[Your instructions]:
Return every line of the material exactly.

[Dataset content]:
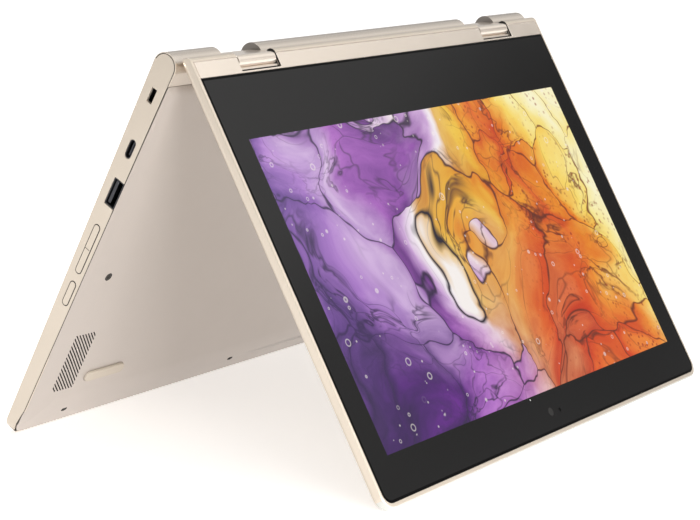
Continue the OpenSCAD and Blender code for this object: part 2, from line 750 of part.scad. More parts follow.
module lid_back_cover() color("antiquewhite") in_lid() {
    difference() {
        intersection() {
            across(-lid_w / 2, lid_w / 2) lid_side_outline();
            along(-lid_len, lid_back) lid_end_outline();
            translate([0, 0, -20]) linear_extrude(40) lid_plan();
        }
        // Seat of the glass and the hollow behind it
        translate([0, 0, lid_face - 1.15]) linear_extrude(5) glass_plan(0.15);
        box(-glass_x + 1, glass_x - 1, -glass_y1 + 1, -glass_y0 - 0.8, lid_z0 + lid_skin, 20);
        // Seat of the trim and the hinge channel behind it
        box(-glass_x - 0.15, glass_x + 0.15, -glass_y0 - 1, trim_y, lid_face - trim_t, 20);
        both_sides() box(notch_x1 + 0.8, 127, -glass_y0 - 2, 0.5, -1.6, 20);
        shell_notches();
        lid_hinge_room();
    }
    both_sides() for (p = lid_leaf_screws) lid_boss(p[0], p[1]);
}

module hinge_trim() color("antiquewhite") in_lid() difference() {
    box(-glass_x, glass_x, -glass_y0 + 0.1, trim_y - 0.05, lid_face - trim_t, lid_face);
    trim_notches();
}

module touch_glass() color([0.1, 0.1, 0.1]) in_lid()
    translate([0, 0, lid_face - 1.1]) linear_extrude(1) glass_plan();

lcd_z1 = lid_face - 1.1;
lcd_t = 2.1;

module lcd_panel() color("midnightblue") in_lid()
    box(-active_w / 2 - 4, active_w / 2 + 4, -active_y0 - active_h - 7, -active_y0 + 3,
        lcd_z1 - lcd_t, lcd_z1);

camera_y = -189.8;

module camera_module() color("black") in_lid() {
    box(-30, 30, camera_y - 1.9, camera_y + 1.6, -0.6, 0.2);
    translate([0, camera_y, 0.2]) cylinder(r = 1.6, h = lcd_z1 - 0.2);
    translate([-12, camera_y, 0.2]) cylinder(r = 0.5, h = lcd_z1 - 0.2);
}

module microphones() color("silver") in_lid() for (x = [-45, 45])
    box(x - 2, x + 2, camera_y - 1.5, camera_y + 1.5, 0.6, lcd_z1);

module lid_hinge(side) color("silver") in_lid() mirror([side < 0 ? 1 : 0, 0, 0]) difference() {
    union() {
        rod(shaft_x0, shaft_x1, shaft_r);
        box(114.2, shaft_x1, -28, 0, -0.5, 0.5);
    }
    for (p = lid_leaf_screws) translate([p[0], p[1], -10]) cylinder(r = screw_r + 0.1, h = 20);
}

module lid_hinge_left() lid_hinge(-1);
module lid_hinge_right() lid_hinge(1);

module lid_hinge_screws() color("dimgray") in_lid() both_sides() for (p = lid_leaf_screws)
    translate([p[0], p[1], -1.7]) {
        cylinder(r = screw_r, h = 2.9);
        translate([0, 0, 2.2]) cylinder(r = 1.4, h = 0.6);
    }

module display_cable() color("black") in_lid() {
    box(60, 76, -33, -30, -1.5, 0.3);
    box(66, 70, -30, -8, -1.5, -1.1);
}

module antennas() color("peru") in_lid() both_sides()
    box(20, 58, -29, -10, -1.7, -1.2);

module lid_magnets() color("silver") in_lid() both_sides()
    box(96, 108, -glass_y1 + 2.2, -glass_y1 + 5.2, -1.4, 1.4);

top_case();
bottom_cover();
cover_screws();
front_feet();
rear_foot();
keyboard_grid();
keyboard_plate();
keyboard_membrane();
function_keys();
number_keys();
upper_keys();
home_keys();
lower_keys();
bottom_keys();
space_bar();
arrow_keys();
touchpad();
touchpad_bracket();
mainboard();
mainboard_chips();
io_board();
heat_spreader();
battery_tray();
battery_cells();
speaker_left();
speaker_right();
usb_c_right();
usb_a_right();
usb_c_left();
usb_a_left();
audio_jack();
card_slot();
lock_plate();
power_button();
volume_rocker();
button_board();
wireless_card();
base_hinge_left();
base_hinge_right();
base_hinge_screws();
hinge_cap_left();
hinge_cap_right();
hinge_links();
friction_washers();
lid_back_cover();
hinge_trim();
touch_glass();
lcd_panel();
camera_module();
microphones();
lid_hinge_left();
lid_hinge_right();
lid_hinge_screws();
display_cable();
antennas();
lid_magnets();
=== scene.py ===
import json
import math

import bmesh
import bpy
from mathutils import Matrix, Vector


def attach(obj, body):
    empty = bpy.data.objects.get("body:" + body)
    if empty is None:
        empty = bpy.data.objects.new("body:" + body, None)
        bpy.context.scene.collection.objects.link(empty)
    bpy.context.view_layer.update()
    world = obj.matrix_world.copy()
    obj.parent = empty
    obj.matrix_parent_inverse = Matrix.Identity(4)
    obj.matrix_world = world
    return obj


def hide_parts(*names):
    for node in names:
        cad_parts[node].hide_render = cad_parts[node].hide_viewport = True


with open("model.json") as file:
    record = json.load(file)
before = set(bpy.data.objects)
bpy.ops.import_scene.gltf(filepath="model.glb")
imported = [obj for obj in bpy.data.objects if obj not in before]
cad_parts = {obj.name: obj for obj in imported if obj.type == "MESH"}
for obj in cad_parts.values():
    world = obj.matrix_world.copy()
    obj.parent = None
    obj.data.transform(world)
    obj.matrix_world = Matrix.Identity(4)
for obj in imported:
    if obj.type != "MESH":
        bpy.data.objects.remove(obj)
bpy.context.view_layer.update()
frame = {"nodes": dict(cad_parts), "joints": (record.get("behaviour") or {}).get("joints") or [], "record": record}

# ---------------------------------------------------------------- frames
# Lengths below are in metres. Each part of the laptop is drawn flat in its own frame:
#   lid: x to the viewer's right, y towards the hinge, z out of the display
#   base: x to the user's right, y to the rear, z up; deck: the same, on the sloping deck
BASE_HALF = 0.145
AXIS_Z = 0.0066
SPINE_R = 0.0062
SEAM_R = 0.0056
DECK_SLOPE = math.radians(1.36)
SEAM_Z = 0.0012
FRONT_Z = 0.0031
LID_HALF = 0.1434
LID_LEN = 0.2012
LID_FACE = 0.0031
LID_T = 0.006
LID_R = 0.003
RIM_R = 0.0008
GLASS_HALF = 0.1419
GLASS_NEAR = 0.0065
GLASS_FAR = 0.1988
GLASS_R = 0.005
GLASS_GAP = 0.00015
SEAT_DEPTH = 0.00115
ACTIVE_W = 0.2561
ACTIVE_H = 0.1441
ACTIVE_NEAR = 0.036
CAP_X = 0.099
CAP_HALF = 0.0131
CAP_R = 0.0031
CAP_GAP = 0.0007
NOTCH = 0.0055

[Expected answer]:
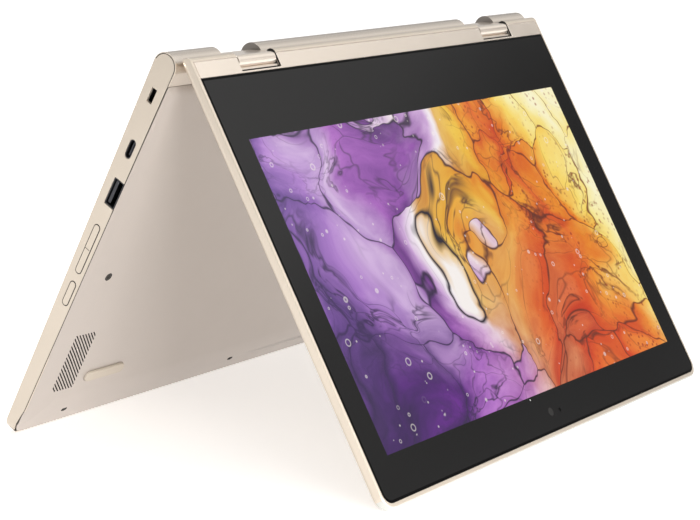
Continue the OpenSCAD and Blender code for this object: part 2, from line 750 of part.scad. More parts follow.
module lid_back_cover() color("antiquewhite") in_lid() {
    difference() {
        intersection() {
            across(-lid_w / 2, lid_w / 2) lid_side_outline();
            along(-lid_len, lid_back) lid_end_outline();
            translate([0, 0, -20]) linear_extrude(40) lid_plan();
        }
        // Seat of the glass and the hollow behind it
        translate([0, 0, lid_face - 1.15]) linear_extrude(5) glass_plan(0.15);
        box(-glass_x + 1, glass_x - 1, -glass_y1 + 1, -glass_y0 - 0.8, lid_z0 + lid_skin, 20);
        // Seat of the trim and the hinge channel behind it
        box(-glass_x - 0.15, glass_x + 0.15, -glass_y0 - 1, trim_y, lid_face - trim_t, 20);
        both_sides() box(notch_x1 + 0.8, 127, -glass_y0 - 2, 0.5, -1.6, 20);
        shell_notches();
        lid_hinge_room();
    }
    both_sides() for (p = lid_leaf_screws) lid_boss(p[0], p[1]);
}

module hinge_trim() color("antiquewhite") in_lid() difference() {
    box(-glass_x, glass_x, -glass_y0 + 0.1, trim_y - 0.05, lid_face - trim_t, lid_face);
    trim_notches();
}

module touch_glass() color([0.1, 0.1, 0.1]) in_lid()
    translate([0, 0, lid_face - 1.1]) linear_extrude(1) glass_plan();

lcd_z1 = lid_face - 1.1;
lcd_t = 2.1;

module lcd_panel() color("midnightblue") in_lid()
    box(-active_w / 2 - 4, active_w / 2 + 4, -active_y0 - active_h - 7, -active_y0 + 3,
        lcd_z1 - lcd_t, lcd_z1);

camera_y = -189.8;

module camera_module() color("black") in_lid() {
    box(-30, 30, camera_y - 1.9, camera_y + 1.6, -0.6, 0.2);
    translate([0, camera_y, 0.2]) cylinder(r = 1.6, h = lcd_z1 - 0.2);
    translate([-12, camera_y, 0.2]) cylinder(r = 0.5, h = lcd_z1 - 0.2);
}

module microphones() color("silver") in_lid() for (x = [-45, 45])
    box(x - 2, x + 2, camera_y - 1.5, camera_y + 1.5, 0.6, lcd_z1);

module lid_hinge(side) color("silver") in_lid() mirror([side < 0 ? 1 : 0, 0, 0]) difference() {
    union() {
        rod(shaft_x0, shaft_x1, shaft_r);
        box(114.2, shaft_x1, -28, 0, -0.5, 0.5);
    }
    for (p = lid_leaf_screws) translate([p[0], p[1], -10]) cylinder(r = screw_r + 0.1, h = 20);
}

module lid_hinge_left() lid_hinge(-1);
module lid_hinge_right() lid_hinge(1);

module lid_hinge_screws() color("dimgray") in_lid() both_sides() for (p = lid_leaf_screws)
    translate([p[0], p[1], -1.7]) {
        cylinder(r = screw_r, h = 2.9);
        translate([0, 0, 2.2]) cylinder(r = 1.4, h = 0.6);
    }

module display_cable() color("black") in_lid() {
    box(60, 76, -33, -30, -1.5, 0.3);
    box(66, 70, -30, -8, -1.5, -1.1);
}

module antennas() color("peru") in_lid() both_sides()
    box(20, 58, -29, -10, -1.7, -1.2);

module lid_magnets() color("silver") in_lid() both_sides()
    box(96, 108, -glass_y1 + 2.2, -glass_y1 + 5.2, -1.4, 1.4);

top_case();
bottom_cover();
cover_screws();
front_feet();
rear_foot();
keyboard_grid();
keyboard_plate();
keyboard_membrane();
function_keys();
number_keys();
upper_keys();
home_keys();
lower_keys();
bottom_keys();
space_bar();
arrow_keys();
touchpad();
touchpad_bracket();
mainboard();
mainboard_chips();
io_board();
heat_spreader();
battery_tray();
battery_cells();
speaker_left();
speaker_right();
usb_c_right();
usb_a_right();
usb_c_left();
usb_a_left();
audio_jack();
card_slot();
lock_plate();
power_button();
volume_rocker();
button_board();
wireless_card();
base_hinge_left();
base_hinge_right();
base_hinge_screws();
hinge_cap_left();
hinge_cap_right();
hinge_links();
friction_washers();
lid_back_cover();
hinge_trim();
touch_glass();
lcd_panel();
camera_module();
microphones();
lid_hinge_left();
lid_hinge_right();
lid_hinge_screws();
display_cable();
antennas();
lid_magnets();
=== scene.py ===
import json
import math

import bmesh
import bpy
from mathutils import Matrix, Vector


def attach(obj, body):
    empty = bpy.data.objects.get("body:" + body)
    if empty is None:
        empty = bpy.data.objects.new("body:" + body, None)
        bpy.context.scene.collection.objects.link(empty)
    bpy.context.view_layer.update()
    world = obj.matrix_world.copy()
    obj.parent = empty
    obj.matrix_parent_inverse = Matrix.Identity(4)
    obj.matrix_world = world
    return obj


def hide_parts(*names):
    for node in names:
        cad_parts[node].hide_render = cad_parts[node].hide_viewport = True


with open("model.json") as file:
    record = json.load(file)
before = set(bpy.data.objects)
bpy.ops.import_scene.gltf(filepath="model.glb")
imported = [obj for obj in bpy.data.objects if obj not in before]
cad_parts = {obj.name: obj for obj in imported if obj.type == "MESH"}
for obj in cad_parts.values():
    world = obj.matrix_world.copy()
    obj.parent = None
    obj.data.transform(world)
    obj.matrix_world = Matrix.Identity(4)
for obj in imported:
    if obj.type != "MESH":
        bpy.data.objects.remove(obj)
bpy.context.view_layer.update()
frame = {"nodes": dict(cad_parts), "joints": (record.get("behaviour") or {}).get("joints") or [], "record": record}

# ---------------------------------------------------------------- frames
# Lengths below are in metres. Each part of the laptop is drawn flat in its own frame:
#   lid: x to the viewer's right, y towards the hinge, z out of the display
#   base: x to the user's right, y to the rear, z up; deck: the same, on the sloping deck
BASE_HALF = 0.145
AXIS_Z = 0.0066
SPINE_R = 0.0062
SEAM_R = 0.0056
DECK_SLOPE = math.radians(1.36)
SEAM_Z = 0.0012
FRONT_Z = 0.0031
LID_HALF = 0.1434
LID_LEN = 0.2012
LID_FACE = 0.0031
LID_T = 0.006
LID_R = 0.003
RIM_R = 0.0008
GLASS_HALF = 0.1419
GLASS_NEAR = 0.0065
GLASS_FAR = 0.1988
GLASS_R = 0.005
GLASS_GAP = 0.00015
SEAT_DEPTH = 0.00115
ACTIVE_W = 0.2561
ACTIVE_H = 0.1441
ACTIVE_NEAR = 0.036
CAP_X = 0.099
CAP_HALF = 0.0131
CAP_R = 0.0031
CAP_GAP = 0.0007
NOTCH = 0.0055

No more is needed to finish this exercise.